Although the Amish will disagree with each other on certain issues, there are other issues where they are in complete agreement. Those areas are the keys to their religion: complete obedience to their church and keeping separating themselves from the world as much as possible.


When traveling in Amish Country, please take extreme caution while driving. The land is hilly and in many places you can come over a rise and find a horse and buggy right in front of you.

Amish Farm

Amish Farms

Amish farms have always seemed to be at the heart of Amish Country, yet today, the number of farms has not increased as dramatic as the Amish population. Many families as their children grow up remain on the family farm by adding new houses.

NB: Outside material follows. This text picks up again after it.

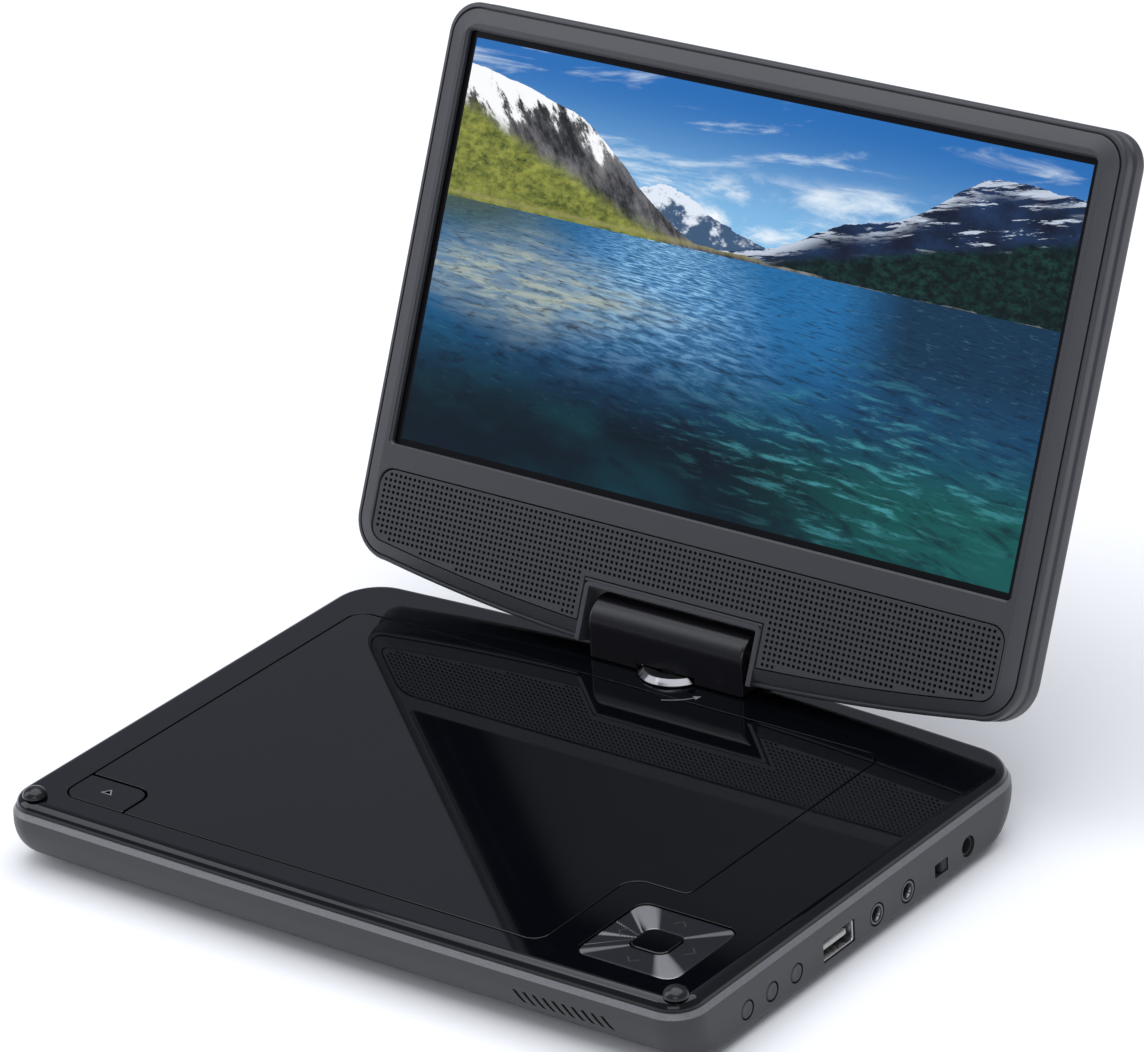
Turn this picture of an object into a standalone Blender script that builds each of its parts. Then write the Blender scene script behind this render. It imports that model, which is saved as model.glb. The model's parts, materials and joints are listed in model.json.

However, in recent years, there has been a shift away from agriculture and into trade work. According to a recent study only about 17 percent of Amish men work on the farm today with the bulk of the rest working as skilled craftsmen. This holds true in most of the traditional Amish counties in Ohio, but not all, Hardin County being the exception where most of the men there work on the farms.

Amish Farm

The Amish Religion

The Amish faith actually has its roots deeply embedded with European Mennonites. A deep seated disagreement between two Mennonite leaders, Hans Reist and Jacob Amman, caused a major disagreement within the group causing it to split. One side remained with the Mennonites and Hans Reist, the other sided with Amman after he excommunicated himself from the Mennonite faith. After that, those that followed Jacob began calling themselves Amish, in honor of Jacob Amman.

In 1727 the first group of Amish came to America and settled around the little community of Philadelphia. Today there are over 270,000 Amish living in the United States.

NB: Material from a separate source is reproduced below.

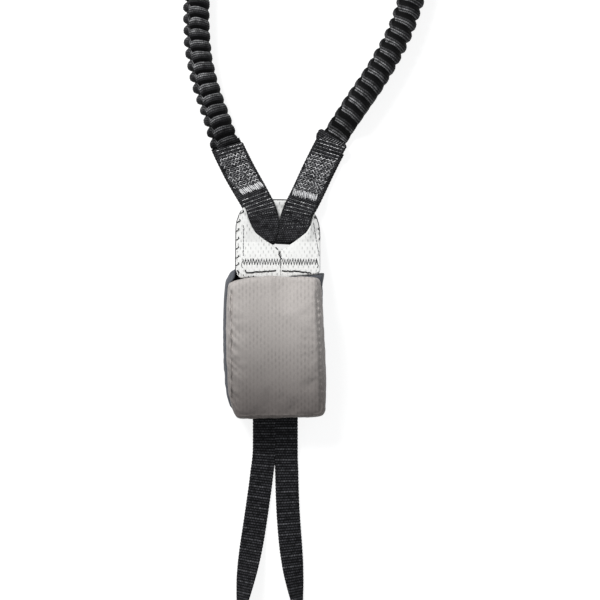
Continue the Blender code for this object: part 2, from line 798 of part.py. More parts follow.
def tear_webbing():
    """The folded tear webbing: one ribbon laid to and fro, which rips open to brake a fall."""
    lowest = pouch_wall + seat_gap + tear_thickness / 2
    highest = front_height - front_crown - pouch_wall - tear_room - tear_thickness / 2
    pitch = (highest - lowest) / (tear_plies - 1)
    turn_radius = pitch / 2
    points = [(tear_bottom_y + turn_radius, lowest)]
    for ply in range(tear_plies):
        height = lowest + pitch * ply
        at_top = ply % 2 == 0
        end_y = tear_top_y - turn_radius - tear_thickness / 2 if at_top else tear_bottom_y + turn_radius + tear_thickness / 2
        if ply == tear_plies - 1:
            points.append((end_y, height))
            break
        for step in range(5):
            turn = math.radians(-90) + math.radians(180) * step / 4
            reach = turn_radius * math.cos(turn) * (1 if at_top else -1)
            points.append((end_y + reach, height + turn_radius + turn_radius * math.sin(turn)))
    obj = curve_object("tear", [(y, z, 0) for y, z in points])
    obj.data.bevel_depth = tear_thickness / 2
    obj.data.bevel_resolution = 0
    obj.data.extrude = (tear_width - tear_thickness) / 2
    made = mesh_object("tear_webbing", obj, "white_webbing")
    made.data.transform(Matrix(((0, 0, 1, 0), (1, 0, 0, 0), (0, 1, 0, 0), (0, 0, 0, 1))))
    print("tear webbing, least gap to itself in mm:", round(1000 * (pitch - tear_thickness), 2))
    return made


# Tie-in sling

def sling_roll(point):
    """Flat near the pouch, and on its edge round the far end of the loop."""
    share = smooth_step(-point.y, -sling_flat_until_y, -sling_on_edge_from_y)
    return math.radians(90) * share


def sling_height(point):
    """The height of the sling's middle: at the pouch's mouth, then down on the floor."""
    roll = sling_roll(point)
    half_width, half_thickness = sling_width / 2, sling_thickness / 2
    lying = floor_gap + (half_width - half_thickness) * math.sin(roll) + half_thickness
    from_mouth = 1 - smooth_step(-point.y, -back_bottom_y, -sling_down_by_y)
    return lying + (sling_mouth_height - lying) * from_mouth


def tie_in_sling():
    """The sling that is girth-hitched to the harness, both of its strands held in the pouch."""
    route = Route(sling_route)
    stations = 64
    points = [(route.length * index / stations, 0, 0) for index in range(stations + 1)]
    obj = curve_object("sling", points)
    obj.data.bevel_depth = sling_thickness / 2
    obj.data.bevel_resolution = 0
    obj.data.extrude = (sling_width - sling_thickness) / 2
    sling = mesh_object("tie_in_sling", obj, "black_webbing")
    sling.data.transform(Matrix.Rotation(math.radians(90), 4, "X"))
    bend_along(sling, route, sling_roll, sling_height)
    round_off(sling)
    return sling


# Carabiner

def smooth_points(spots, steps):
    """Points on a smooth curve through a few given ones."""
    ends = [
        tuple(2 * a - b for a, b in zip(spots[0], spots[1])), *spots,
        tuple(2 * a - b for a, b in zip(spots[-1], spots[-2])),
    ]
    made = []
    for a, b, c, d in zip(ends, ends[1:], ends[2:], ends[3:]):
        for step in range(steps):
            t = step / steps
            made.append(tuple(
                q + (r - p) * t / 2 + (p - 2.5 * q + 2 * r - s / 2) * t**2 + (1.5 * q - 1.5 * r + s / 2 - p / 2) * t**3
                for p, q, r, s in zip(a, b, c, d)
            ))
    return [*made, tuple(spots[-1])]


def spine_points():
    """The middle of the rod from the base up the spine to the start of the basket."""
    basket_left = basket_center_x - basket_radius
    return smooth_points([
        (spine_x, spine_root_y),
        (spine_x, (spine_root_y + spine_bend_y) / 2),
        (spine_x + (basket_left - spine_x) * 0.22, spine_bend_y),
        (spine_x + (basket_left - spine_x) * 0.72, (spine_bend_y + basket_center_y) / 2),
        (basket_left, basket_center_y),
    ], 4)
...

The Old Order Amish men usually dress in plain, dark colored slacks and vests. Married men have beards. Women wear long, solid colored dresses with an apron and a black bonnet. Around the house, married women wear white bonnets, while single women wear black. The Amish are generally private people and they believe taking photographs where someone is recognizable is forbidden by the Biblical prohibition against making any 'graven image'.